> 3D code data:
#####

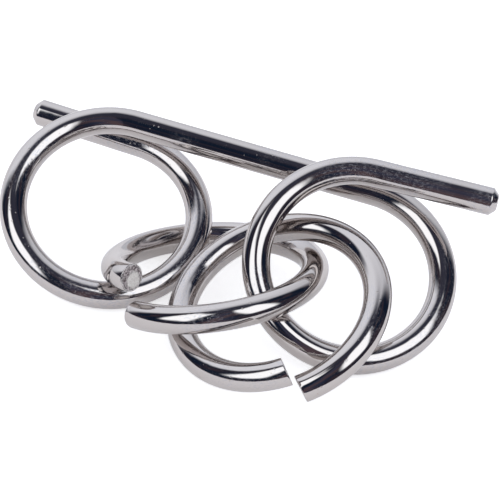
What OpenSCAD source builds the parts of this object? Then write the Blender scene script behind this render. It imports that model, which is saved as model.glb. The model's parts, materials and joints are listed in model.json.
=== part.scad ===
// Metal ring disentanglement puzzle: a double-looped bar and two linked split rings,
// all bent from one gauge of bright round wire.
// Units are millimetres, +Z is up, and the pieces lie as a loose pile on the plane z = 0.

/* [Wire] */
// wire diameter of all three pieces
wire_d = 4; // [3:0.1:4.2]
// bevel on the bar's two tips
tip_bevel = 0.9; // [0.2:0.1:1.2]

/* [Looped bar] */
// bend radius of both loops, to the middle of the wire
loop_r = 13.6; // [13:0.1:14.5]
// straight length between the two loops
middle_len = 36.3; // [34:0.1:40]
// straight tail after the left loop
left_tail = 16.8; // [10:0.1:25]
// straight tail after the right loop
right_tail = 17.6; // [10:0.1:25]
// degrees of turn in the left loop
left_turn = 357.5; // [350:0.5:362]
// degrees of turn in the right loop
right_turn = 356.5; // [350:0.5:362]
// how far the left loop climbs along its own axis in a turn
left_rise = 5.6; // [5:0.1:8]
// how far the right loop climbs along its own axis in a turn
right_rise = 7.3; // [5:0.1:8]
// degrees the two loops are out of line, seen along the bar
loop_twist = 3.7; // [0:0.1:8]

/* [Split rings] */
// radius of both rings, to the middle of the wire
ring_r = 14; // [13.5:0.1:14.5]
// offset of the flat ring's two ends along its axis
flat_rise = 5.4; // [4.4:0.1:7]
// degrees of gap between the flat ring's ends, below zero where they pass each other
flat_gap = 0; // [-10:0.5:10]
// offset of the front ring's two ends along its axis
front_rise = 4.5; // [4.4:0.1:7]
// degrees of gap between the front ring's ends
front_gap = 3; // [0:0.5:12]

/* [How the pieces lie] */
// height of the bar's middle above the table
bar_z = 14.72; // [10:0.05:20]
// distance of the bar's middle behind the centre of the pile
bar_y = 16.7; // [10:0.05:20]
// degrees the loops lean back from upright
bar_lean = 62.8; // [0:0.1:80]
// degrees the bar drops from left to right
bar_drop = 4.2; // [0:0.1:10]
// degrees the flat ring leans about X
flat_tilt = 21.8; // [0:0.1:40]
// degrees the flat ring leans about Y
flat_roll = -4.3; // [-20:0.1:20]
// bearing of the flat ring's split, seen from above
flat_turn = -130.8; // [-180:0.1:180]
// degrees the front ring leans about X
front_tilt = 22.7; // [0:0.1:40]
// degrees the front ring leans about Y
front_roll = 7.5; // [-20:0.1:20]
// bearing of the front ring's split, seen from above
front_turn = -66; // [-180:0.1:180]

/* [Hidden] */
// sideways place of each piece's middle
bar_x = -0.2;
flat_at = [-0.6, -0.3, 6.3];
front_at = [9.75, -5.4, 7.4];
// each loop is a run of equal arcs, rolled a little from one to the next so that the wire climbs
loop_arcs = 8;
ring_arcs = 7;
// every second stretch is thinner by nest and reaches lap into its neighbours,
// so that no two faces coincide
lap = 0.1;
nest = 0.05;
chrome = [0.78, 0.79, 0.82];
$fn = 64;

// one arc of wire that starts at the origin heading +Y and bends towards -X
module arc(r, a, fat) {
    extra = fat ? 0 : lap / r * 180 / PI;
    translate([-r, 0, 0])
        rotate([0, 0, -extra])
            rotate_extrude(angle = a + 2 * extra)
                translate([r, 0])
                    circle(d = fat ? wire_d : wire_d - nest);
}

// n arcs in a row, each rolled about the wire; the children go on from the far end
module wind(r, a, roll, n, i = 0) {
    arc(r, a, i % 2 == 0);
    translate([-r, 0, 0])
        rotate([0, 0, a])
            translate([r, 0, 0])
                if (i < n - 1)
                    rotate([0, roll, 0])
                        wind(r, a, roll, n, i + 1)
                            children();
                else
                    children();
}

// straight bevelled tail heading +Y
module tail(length) {
    r = wire_d / 2;
    rotate([-90, 0, 0])
        rotate_extrude()
            polygon([[0, 0], [r, 0], [r, length - tip_bevel], [r - tip_bevel, length], [0, length]]);
}

// one loop and its tail, starting at one end of the straight middle; side is -1 for left and 1 for right
module loop(side, rise, turn, tail_len) {
    a = turn / loop_arcs;
    climb = rise / (2 * PI * loop_r);
    rotate([side * loop_twist / 2, 0, 0])
        translate([side * middle_len / 2, 0, 0])
            rotate([0, -90, -90 * side])
                wind(loop_r, a, -a * climb, loop_arcs)
                    tail(tail_len);
}

module looped_bar() {
    color(chrome)
        translate([bar_x, bar_y, bar_z])
            rotate([-bar_lean, bar_drop, 0]) {
                rotate([0, 90, 0])
                    cylinder(d = wire_d - nest, h = middle_len + 2 * lap, center = true);
                loop(-1, left_rise, left_turn, left_tail);
                loop(1, right_rise, right_turn, right_tail);
            }
}

// split ring about the Z axis, its middle at the origin and its split towards +X
module split_ring(rise, gap) {
    a = (360 - gap) / ring_arcs;
    climb = rise / (2 * PI * ring_r);
    roll = a * climb;
    bend_r = ring_r * (1 + climb * climb);
    lead = tan(roll / 2) / tan(a / 2);
    rotate([0, 0, gap / 2])
        translate([ring_r, 0, -rise * (360 - gap) / 720])
            rotate([atan(lead), atan(tan(roll / 2) / sqrt(1 + lead * lead)), 0])
                wind(bend_r, a, roll, ring_arcs);
}

module flat_ring() {
    color(chrome)
        translate(flat_at)
            rotate([flat_tilt, flat_roll, flat_turn])
                split_ring(flat_rise, flat_gap);
}

module front_ring() {
    color(chrome)
        translate(front_at)
            rotate([front_tilt, front_roll, front_turn])
                split_ring(front_rise, front_gap);
}

looped_bar();
flat_ring();
front_ring();
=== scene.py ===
import json
import math
import random

import bmesh
import bpy
from mathutils import Euler, Matrix, Vector, noise


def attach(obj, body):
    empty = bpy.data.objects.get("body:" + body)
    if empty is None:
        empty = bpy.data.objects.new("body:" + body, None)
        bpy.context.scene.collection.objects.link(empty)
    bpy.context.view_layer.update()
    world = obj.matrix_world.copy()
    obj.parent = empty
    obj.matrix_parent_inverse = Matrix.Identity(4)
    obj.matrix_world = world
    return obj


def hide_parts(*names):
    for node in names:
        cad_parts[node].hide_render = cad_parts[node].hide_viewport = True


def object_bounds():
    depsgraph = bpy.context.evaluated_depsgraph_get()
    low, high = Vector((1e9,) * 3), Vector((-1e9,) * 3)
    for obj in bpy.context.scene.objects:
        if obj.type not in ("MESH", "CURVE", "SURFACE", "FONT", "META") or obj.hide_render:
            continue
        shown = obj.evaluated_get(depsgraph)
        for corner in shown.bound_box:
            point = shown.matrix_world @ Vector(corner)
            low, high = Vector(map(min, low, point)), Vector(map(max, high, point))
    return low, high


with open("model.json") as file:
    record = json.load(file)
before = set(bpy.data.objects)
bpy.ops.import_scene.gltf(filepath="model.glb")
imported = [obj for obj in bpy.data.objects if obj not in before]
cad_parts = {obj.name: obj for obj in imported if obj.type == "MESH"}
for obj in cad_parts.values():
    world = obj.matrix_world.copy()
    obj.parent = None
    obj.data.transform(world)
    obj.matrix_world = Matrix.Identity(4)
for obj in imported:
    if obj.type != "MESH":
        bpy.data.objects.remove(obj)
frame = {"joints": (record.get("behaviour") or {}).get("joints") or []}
cad_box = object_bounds()

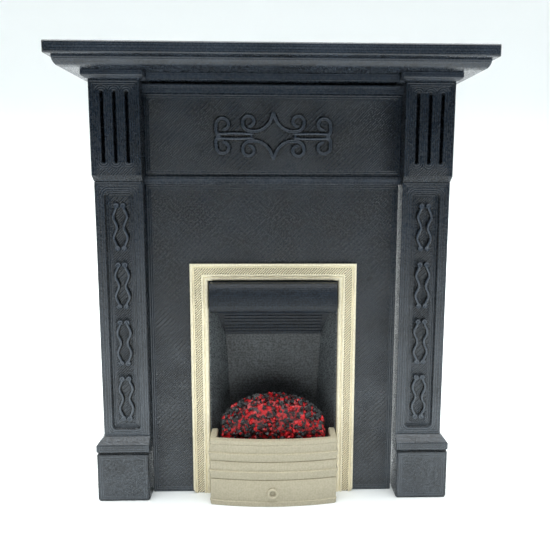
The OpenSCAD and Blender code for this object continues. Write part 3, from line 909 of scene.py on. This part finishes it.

#####

> Problem details: In the listing above, locate the line containing "rotate([0, 0, gap / 2])" and the line containing "cad_parts[node].hide_render = cad_parts[node].hide_viewport", then transcribe both and every line between them verbatim.

> Solution to this task:
    rotate([0, 0, gap / 2])
        translate([ring_r, 0, -rise * (360 - gap) / 720])
            rotate([atan(lead), atan(tan(roll / 2) / sqrt(1 + lead * lead)), 0])
                wind(bend_r, a, roll, ring_arcs);
}

module flat_ring() {
    color(chrome)
        translate(flat_at)
            rotate([flat_tilt, flat_roll, flat_turn])
                split_ring(flat_rise, flat_gap);
}

module front_ring() {
    color(chrome)
        translate(front_at)
            rotate([front_tilt, front_roll, front_turn])
                split_ring(front_rise, front_gap);
}

looped_bar();
flat_ring();
front_ring();
=== scene.py ===
import json
import math
import random

import bmesh
import bpy
from mathutils import Euler, Matrix, Vector, noise


def attach(obj, body):
    empty = bpy.data.objects.get("body:" + body)
    if empty is None:
        empty = bpy.data.objects.new("body:" + body, None)
        bpy.context.scene.collection.objects.link(empty)
    bpy.context.view_layer.update()
    world = obj.matrix_world.copy()
    obj.parent = empty
    obj.matrix_parent_inverse = Matrix.Identity(4)
    obj.matrix_world = world
    return obj


def hide_parts(*names):
    for node in names:
        cad_parts[node].hide_render = cad_parts[node].hide_viewport = True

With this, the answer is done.